The Indian started his vanguard early with a down-the-line smash and at 7-5, he whisked his wrist over an acute net winner that evoked nostalgia of a time when he was looked at as an Olympic potential. There was a reverse slice he seemed to have picked up on his recent travels and a punch clear that ended a point.

But amidst all this was a bunch of unforced errors that came in waves. Gritting his teeth, scratching his head in frustration and looking grumpier than he normally does, Srikanth would show authentic disappointment infuriating his fans even more. But then there was always the anticipation, after he levelled at 11-11, of another phase of beautiful badminton.

Twice the commentators, Steen Schleicher and Gill Clark, would launch into “you know…. But you never know” hopeful preambles to a comeback that never came. For before they could end the sentence, Srikanth would leak errors. Trailing 11-19 in the second, he once again masterfully set up a trap for the hulking Long. He sent two lollipops on the Chinese man’s back forehand corner, drawing him to commit to one side. And then sent down a cross-court smack to the other flank, to everyone’s delight.

Soon the talkers were attesting that Srikanth hadn’t lost his skill after all, just the accuracy of it all. He left the stage leaving a Srikanth-sized gap in the Olympics (though miracles in the coming month and a half can push him into the Games). Tokyo will have speed and pinpoint accuracy and control and physicality. The beauty of shuttle might be sulking somewhere in Guntur at the same time.

Jerry-Sikki give No.1s a scare

Pinching a game off the top Chinese pair Zheng Si Wei and Huang Ya Qiaong, the Indian World No. 26 Pranav Jerry Chopra and Sikki Reddy couldn’t keep the same composure in the decider. The Indians went down 21-13, 11-21, 21-17 to the No.1-ranked Chinese though there were many moments when they knew they controlled the rallies.

With national coach P Gopichand sitting behind the players, the Indians took their chances poking holes into the Chinese game. The plan involved catching the woman player Huang Ya Qiaong at the net and going for the male player Zheng’s forehand with menace.

“We played well, Gopi sir was sitting behind us giving good tips. I was feeling very positive on court because Gopi sir was like, ‘you are good at the net and can challenge her. Just trust me and challenge her on the forecourt’,” the left-handed Sikki said.
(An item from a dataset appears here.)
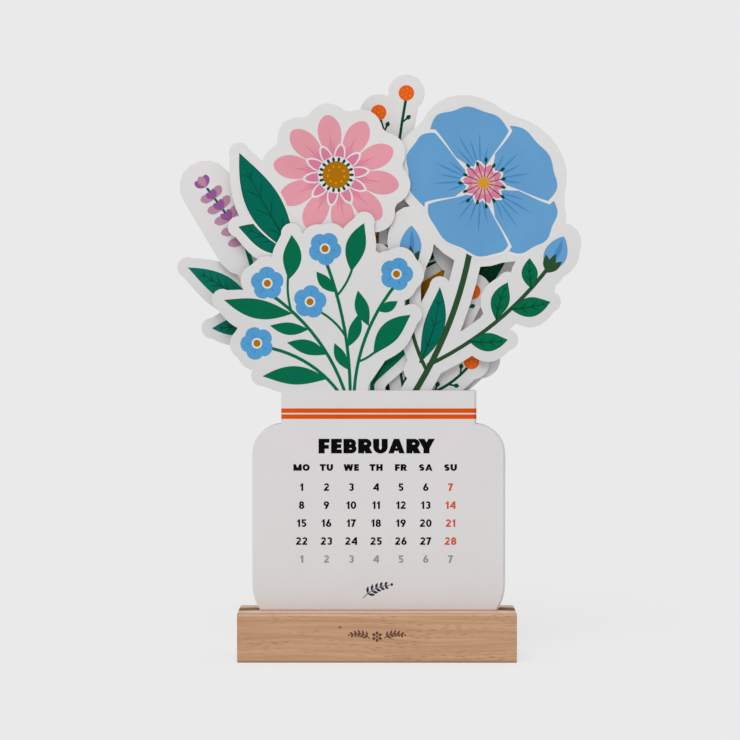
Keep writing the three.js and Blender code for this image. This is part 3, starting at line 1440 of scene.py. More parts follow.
@dataclass
class Workshop:
    """The press, the type and the finishes, and how a finished piece joins the model.

    Attributes:
        effects: The node groups that the finishes share.
        press: What turns drawings into solids.
        case: The type.
    """

    effects: SharedEffects
    press: Press
    case: TypeCase

    def ink(self, ink: Ink) -> Finish:
        """The finish of an ink."""
        return ScorchFinish(self.effects) if ink is Ink.SCORCH else InkFinish(self.effects, ink)

    def fit(
        self, piece: Piece, finish: Finish, body: str, slot: Slot, stands_for: str = ""
    ) -> None:
        """Dress a piece and join it to the body that it moves with.

        Args:
            piece: The finished piece.
            finish: Its material.
            body: The CAD body that it rides on.
            slot: The record's material slot; not used.
            stands_for: The CAD node that it replaces, if it does.
        """
        finish.dress(piece)
        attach(piece, body)
        if stands_for:
            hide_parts(stands_for)
        log.info("%s rides on %s, %d faces", piece.name, body, len(piece.data.polygons))


# ---------- The cards ----------

MONTHS = (
    "january", "february", "march", "april", "may", "june",
    "july", "august", "september", "october", "november", "december",
)
WEEKDAYS = ("MO", "TU", "WE", "TH", "FR", "SA", "SU")
YEAR = 2021  # a year whose first of February is a Monday

TITLE = Lettering("title", cap=6.35, stem=0.42, level=0.27, gap=0.105)
HEADS = Lettering("heads", cap=2.9, stem=0.36, level=0.29, gap=0.12, stretch=0.97)
FIGURES = Lettering("figures", cap=3.3, stem=0.25, level=0.21, gap=0.14)


@dataclass
class JarPrint:
    """What is printed on the jar of every card, measured down from its top edge in millimetres.

    Attributes:
        neck_width: The width of the bands round the neck.
        bands: The upper and lower edge of each band.
        title_place: The middle of the title's baseline.
        heads_line: The baseline of the weekday heads.
        first_row: The baseline of the first row of days.
        row_pitch: The distance from row to row.
        column_pitch: The distance from column to column.
        middle: Where the middle column stands.
        fewest_rows: How many rows are printed at least.
        sprig: The root and the tip of the small sprig at the foot of the jar.
        sprig_bow: How far the sprig's middle stands to its left.
        sprig_drop: How much lower the sprig stands under a month with one row more.
    """

    neck_width: float = 83.9
    bands: tuple[tuple[float, float], ...] = ((-7.76, -9.71), (-10.35, -12.3))
    title_place: Point = (-0.55, -27.3)
    heads_line: float = -34.87
    first_row: float = -43.6
    row_pitch: float = 7.82
    column_pitch: float = 10.78
    middle: float = -0.8
    fewest_rows: int = 5
    sprig: tuple[Point, Point] = ((-6.35, -90.2), (5.25, -84.6))
    sprig_bow: float = 1.3
    sprig_drop: float = 3.0

    def draw_bands(self, drawing: Drawing) -> None:
        """Draw the bands round the neck."""
        half = self.neck_width / 2
        for high, low in self.bands:
            drawing.fill(Ink.BAND, bar(-half, low, half, high))

    def draw_sprig(self, drawing: Drawing, month: int) -> None:
        """Draw the small sprig at the foot of a month's jar.

        Args:
            drawing: What it is drawn on.
            month: The month, from 1 to 12.
        """
        drop = self.sprig_drop * (len(self.rows(month)) - self.fewest_rows)
        root, tip = ((across, height - drop) for across, height in self.sprig)
        bow = self.sprig_bow
        drawing.line(Ink.NAVY, root, tip, 0.32, bow)
        for i, part in enumerate((0.2, 0.36, 0.52, 0.68, 0.84)):
            start, slope = on_bow(root, tip, bow, part), bow_slope(root, tip, bow, part)
            for side in (-1, 1):
                end = polar(start, slope + side * 48, 3.3 - 0.32 * i)
                drawing.blade(Ink.NAVY, start, end, 1.15, bow=side * 0.15)
        drawing.dot(Ink.NAVY, polar(tip, 20, 0.8), 0.62)

    def column(self, weekday: int) -> float:
        """The middle of a weekday's column."""
        return self.middle + (weekday - 3) * self.column_pitch

    def rows(self, month: int) -> list[list[tuple[int, bool]]]:
        """The days of a month.

        Args:
            month: The month, from 1 to 12.

        Returns:
            For each week from Monday on, each day's number and whether it is of this month.
        """
        days = calendar.Calendar(firstweekday=0)
        weeks = days.monthdatescalendar(YEAR, month)
        if len(weeks) < self.fewest_rows:
            weeks += days.monthdatescalendar(YEAR, month % 12 + 1)[: self.fewest_rows - len(weeks)]
        return [[(day.day, day.month == month) for day in week] for week in weeks]

    def lines(self, month: int) -> dict[Ink, list[Line]]:
        """The lines of type of a month by their ink.

        Args:
            month: The month, from 1 to 12.

        Returns:
            For each ink, the lettering, the words and the middle of the baseline of each line.
        """
        black = [(TITLE, MONTHS[month - 1].upper(), self.title_place)]
        for i, head in enumerate(WEEKDAYS):
            black.append((HEADS, head, (self.column(i), self.heads_line)))
        found: dict[Ink, list[Line]] = {Ink.BLACK: black, Ink.SUNDAY: [], Ink.PALE_GREY: []}
        for row, week in enumerate(self.rows(month)):
            for weekday, (day, of_this_month) in enumerate(week):
                ink = Ink.SUNDAY if weekday == SUNDAY else Ink.BLACK
                if not of_this_month:
                    ink = Ink.PALE_GREY
                spot = (self.column(weekday), self.first_row - row * self.row_pitch)
                found[ink].append((FIGURES, str(day), spot))
        return {ink: lines for ink, lines in found.items() if lines}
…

The Indians worked up some rhythm in the opener, with Jerry showing good control in his attack. Keeping the shuttle away from their opponents, controlling it to the corners, the Indians really came into their own in the second after lagging 21-13.

“Coach kept telling us to not finish the rally until we were 100 per cent sure and that patience helped in the second. Catching Zheng’s forehand was the tip that really helped,” she said.

However, the Indians would run out of steam after staying in the hunt at 10-all, chasing down a 9-3 deficit. “In the decider, wrong choice of strokes did us in,” Sikki added. Hurrying to finish after levelling the match also flat-lined them at 17-17. “We should have stayed calm and taken little more time,” she sighed.

The Indians knew their opponents well but needed constant urging to maintain the intensity. “We have played them before and know their game pretty well, so coach said ‘don’t try getting quick points. Play everything far and keep moving you legs. Enjoy the game, there is nothing to lose’,” she said. The Chinese, adept at finishing, would race to the finish and leave India’s second-best pairing to mull over their misses.